安倍晋三首相は、12月26、27日にハワイの真珠湾を訪問する。
5月の伊勢志摩サミットの際、オバマ米大統領が広島平和記念公園を訪れ、原爆慰霊碑に献花したことは記憶に新しい。そのときから、安倍首相の真珠湾訪問は時間の問題であったとはいえ、日米両国の間で歴史問題を終わりにして、未来志向の同盟関係をしっかりアピールできる格好の舞台になる。このため、日米から訪問を評価する声が出ている。
歴史的な意義も大きい。戦後処理というのは古今東西どの国でも大変である。戦争責任や謝罪が伴うためだ。第一次大戦と第二次大戦を経た欧州では、戦争責任も謝罪もなく、敵と味方がともに犠牲者を追悼するという和解方式をとっている。
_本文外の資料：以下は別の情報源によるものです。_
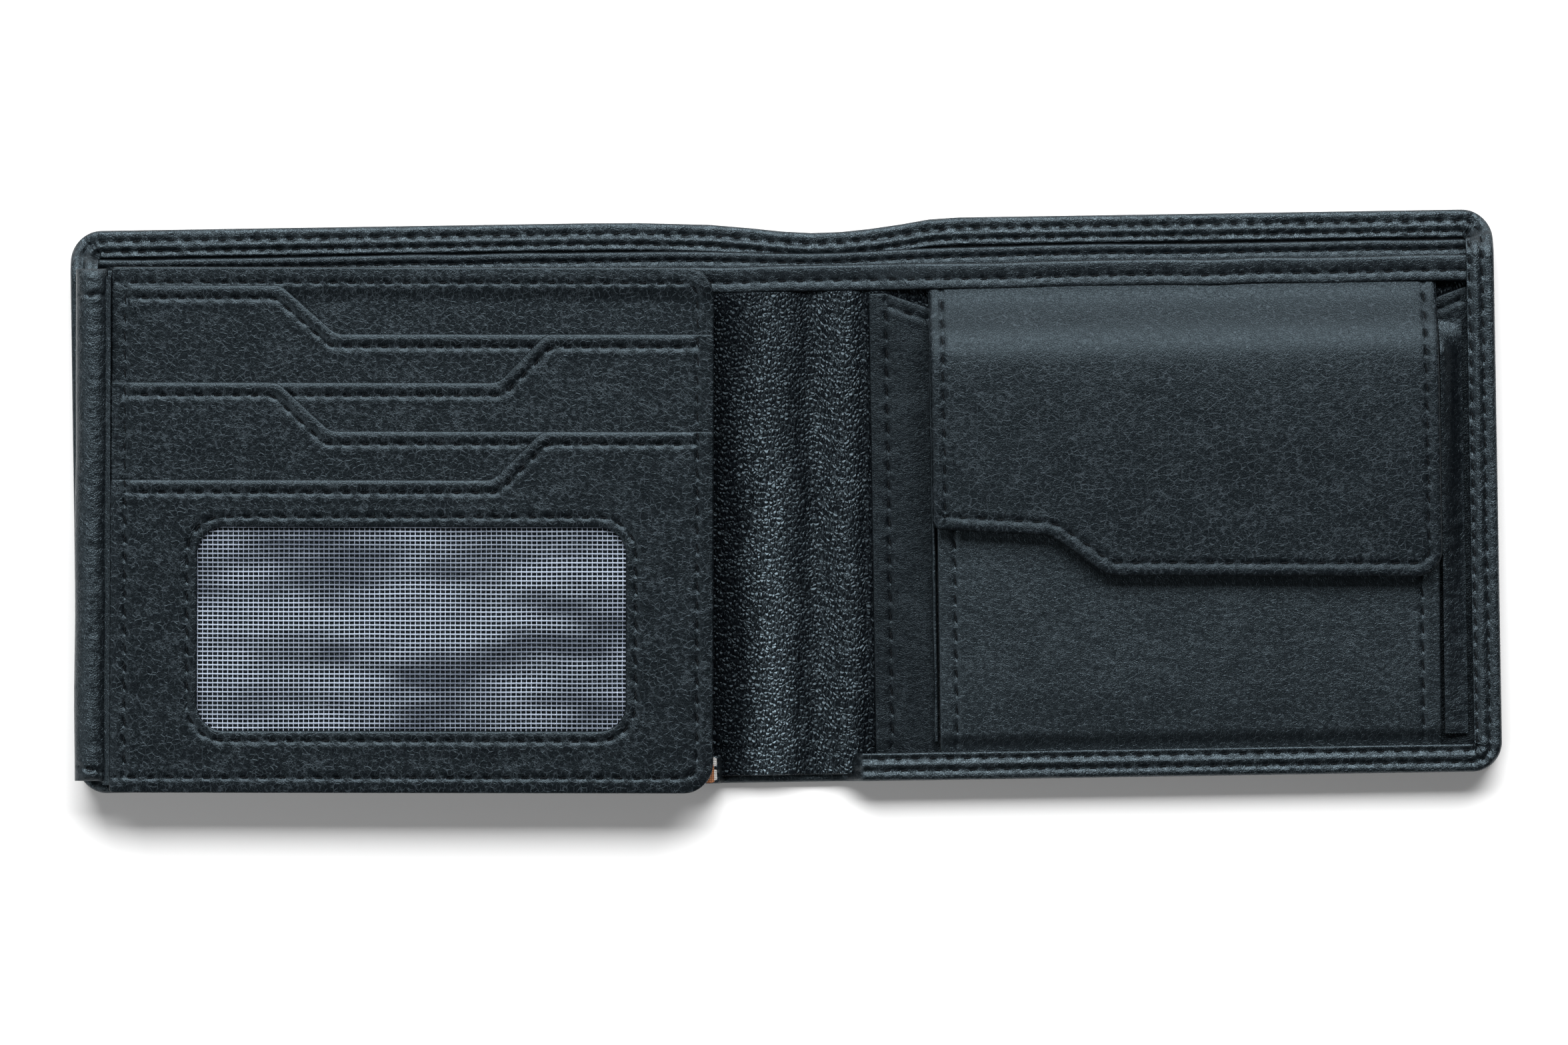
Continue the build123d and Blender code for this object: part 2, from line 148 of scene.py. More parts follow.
class Line:
    """A path in plan that finds how far along it, and how far to its left, a point is."""

    def __init__(self, points, closed=False, step=0.3):
        points = np.asarray(points, float)
        if closed:
            points = np.vstack([points, points[:1]])
        reach = np.concatenate([[0], np.cumsum(np.hypot(*np.diff(points, axis=0).T))])
        count = max(3, int(round(reach[-1] / step)) + 1)
        self.length = reach[-1]
        self.s = np.linspace(0, self.length, count)
        self.xy = np.stack([np.interp(self.s, reach, points[:, k]) for k in (0, 1)], 1)
        if closed:
            self.s, self.xy = self.s[:-1], self.xy[:-1]
            ahead = np.roll(self.xy, -1, 0) - np.roll(self.xy, 1, 0)
        else:
            ahead = np.gradient(self.xy, axis=0)
        self.along = ahead / np.linalg.norm(ahead, axis=1)[:, None]
        self.left = np.stack([-self.along[:, 1], self.along[:, 0]], 1)
        self.tree = None

    def snap(self, x):
        """Move the nearest point of each straight run that crosses x onto it."""
        crossing = np.where((self.xy[:, 0] - x) * (np.roll(self.xy[:, 0], -1) - x) <= 0)[0]
        for i in crossing:
            other = (i + 1) % len(self.xy)
            near = min((i, other), key=lambda k: abs(self.xy[k, 0] - x))
            self.xy[near, 0] = x
            self.left[near] = (0, np.sign(self.left[near, 1]))

    def project(self, xy):
        """(distance along, distance to the left) of each point."""
        if self.tree is None:
            self.tree = kdtree.KDTree(len(self.xy))
            for i, (x, y) in enumerate(self.xy):
                self.tree.insert((x, y, 0), i)
            self.tree.balance()
        near = np.array([self.tree.find((x, y, 0))[1] for x, y in xy], int)
        gap = xy - self.xy[near]
        along = self.s[near] + (gap * self.along[near]).sum(1)
        return along, (gap * self.left[near]).sum(1)

    def at(self, s):
        """Point and left direction at each distance along the path."""
        point = np.stack([np.interp(s, self.s, self.xy[:, k]) for k in (0, 1)], -1)
        left = np.stack([np.interp(s, self.s, self.left[:, k]) for k in (0, 1)], -1)
        return point, left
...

1995年に米英とドイツが共同で犠牲者を追悼した「ドレスデン和解」が代表例である。
これに対し、アジアでは、中国と韓国のように、日本の戦争責任を主張し、まず謝罪せよ、という古いタイプの言い方がまかり通っている。今年は日本だけがいち早く欧州型の和解(戦争責任・謝罪なしで、ともに追悼)を取り入れた記念すべき年になるだろう。
安倍首相は、歴代首相の誰よりも外交に力を入れている。延べ訪問国数は100カ国を超え、歴代トップだ。その思いは「戦後」を終わらせることだろう。
第1次安倍政権で「戦後レジームの総決算」という言葉が使われていたが、今は聞かれない。言葉よりも行動で実践しているのだ。
オバマ大統領の広島訪問、安倍首相の真珠湾訪問によって、日米同盟は揺るぎなく新時代に入った。と同時に、12月にはプーチン大統領の訪日もあり、日露平和条約が俎上にのぼろうとしている。日露間でも戦後は終わっていない。